Nelson is the story of Nel Baker, from her birth in 1968 to the present day, told in (roughly) yearly installments.  Each vignette was written and drawn by a different artist, detailing one day in Nel’s life, and created sequentially so that every installment would build upon the story that had gone before.  The results are remarkably cohesive and the shifting styles from year-to-year actually help to evoke the ever-changing nature of Nel’s life, her moods, her surroundings and the zeitgeist of each era.

Kate Charlesworth
For, as much as Nelson is the story of a person, it is also the story of a nation.  Every episode manages to perfectly evoke the culture and history of England at the time — and with all its eccentricities, this is a quintessentially English book, and it would be wrong to bemoan the lack of any Scottish, Irish and Welsh cartoonists in its pages… even if they did manage to sneak a few ex-pats into the mix.  The culture on display is a typically working-class one because, like so much of the country’s art, British comics have always gravitated towards kitchen sink realism.  As such, Nel can be seen as living symbol of the country around her — a modern Lady Britannia, a parallel often underscored by her adoption of the military regalia of Admiral Nelson, her namesake and that of her brother.

Rian Hughes
Indeed, one of the most formative of Nel’s experiences is the death of her twin brother, Sonny, at an early age.  Without him, Nel feels incomplete, “half a person,” and grows up haunted by his ghost, aching for what she has lost.  Against a background of the miners’ strike, burgeoning gay rights and politicised art in the ’80s, it’s easy to read Nel’s early life as an exploration of Thatcher’s politics, and her brother as a representation of the country the British so desperately wanted.  For all its grimness, the ’80s produced some wonderful, reactionary art (some have argued that Thatcher was the best thing to happen to music) and, as she grows up we see Nel produce this type of art herself and inch towards becoming a cartoonist herself.

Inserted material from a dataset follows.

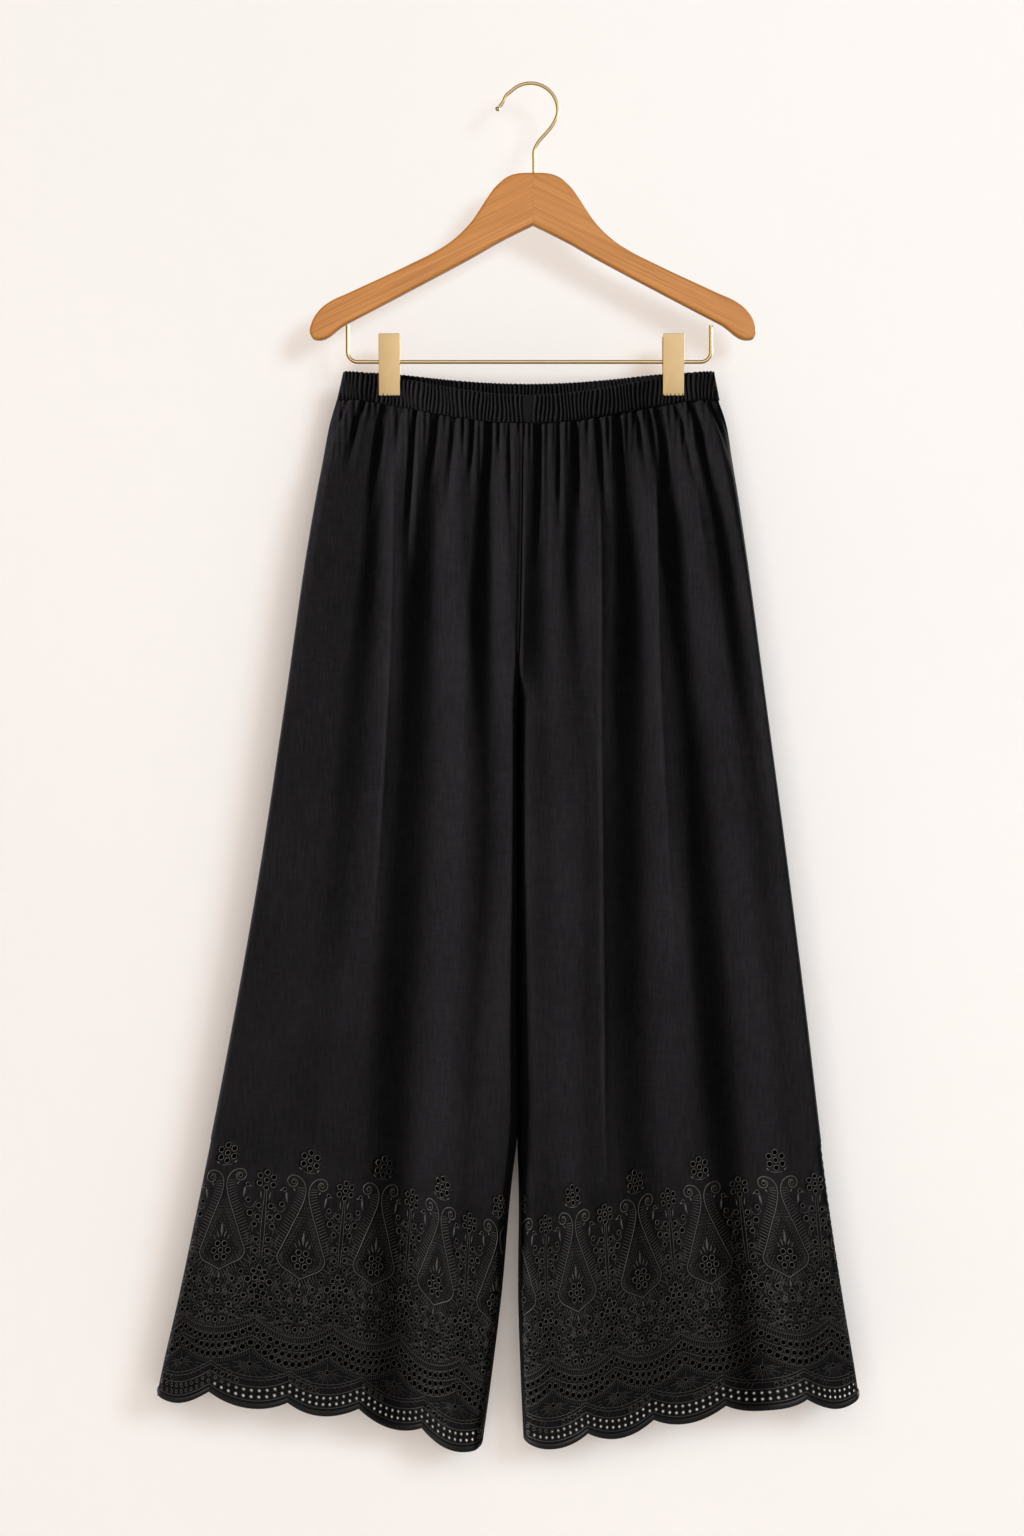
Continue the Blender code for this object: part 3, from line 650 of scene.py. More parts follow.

Frequently the historical details are peppered around the background in the form of artifacts — newspapers, badges, snatches of conversations.  In much the same way is Nel’s life built with the accumulation of detritus in her surroundings — the Nelson statue, the Arabaian Nights book, Beano fan-club badges, old Misty comics — and part of the beauty of the exquisite corpse nature of the book is seeing subsequent cartoonists picking up some of these small details and developing them into fully fledged stories.  What’s even more exciting is seeing the friendly rivalry between the creators play out across the pages, with several episodes ending in challenging complications.  Often, these lead to some of the book’s most intriguing turns, like the introduction of home-school Tabitha who is initially sheltered from the outside world, but over the course of Nelson grows as a counterpoint to the central character — Hopey to Nel’s Maggie.
Josceline Fenton
That comparison to Love and Rockets is probably quite apt, as this is one of the few other comics where, by the end, we feel like we have been there with the characters throughout their whole lives, and it is astonishing just how cohesive the entire volume feels.  Part of that may come down to a shared sensibility and experience of the world between the various creators, but also due to their high levels of talent.  Even a cursory glance at the talents featured here will give some sense of the pedigree at work, from newcomers like Harvey James and (recent Graphic Eye interviewee) Josceline Fenton, through ubiquitous names of English cartooning — Philip Bond, D’Israeli, Hunt Emerson — to the types of artists who are recognized outside the world of comics like Rian Hughes and Posy Simmonds. Although it might come as a disappointment to discover that Simmonds contributes a mere one panel to Nelson, the power of that single image and its single word resonates much more powerfully than many of the other, longer strips.

Carol Swain
In fact, very few of the contributors disappoint and it’s to the credit of editors Rob Davis and Woodrow Phoenix that the end result is as strong as it is.  Not only does it tell a very powerful narrative — one that is a beautiful example of literary graphic storytelling, no less — but also showcases the brightest stars of English cartooning, bringing them together in a way that demonstrates the community that has evolved between them.  It may take a village to raise a child, but it takes an entire country to tell her life-story.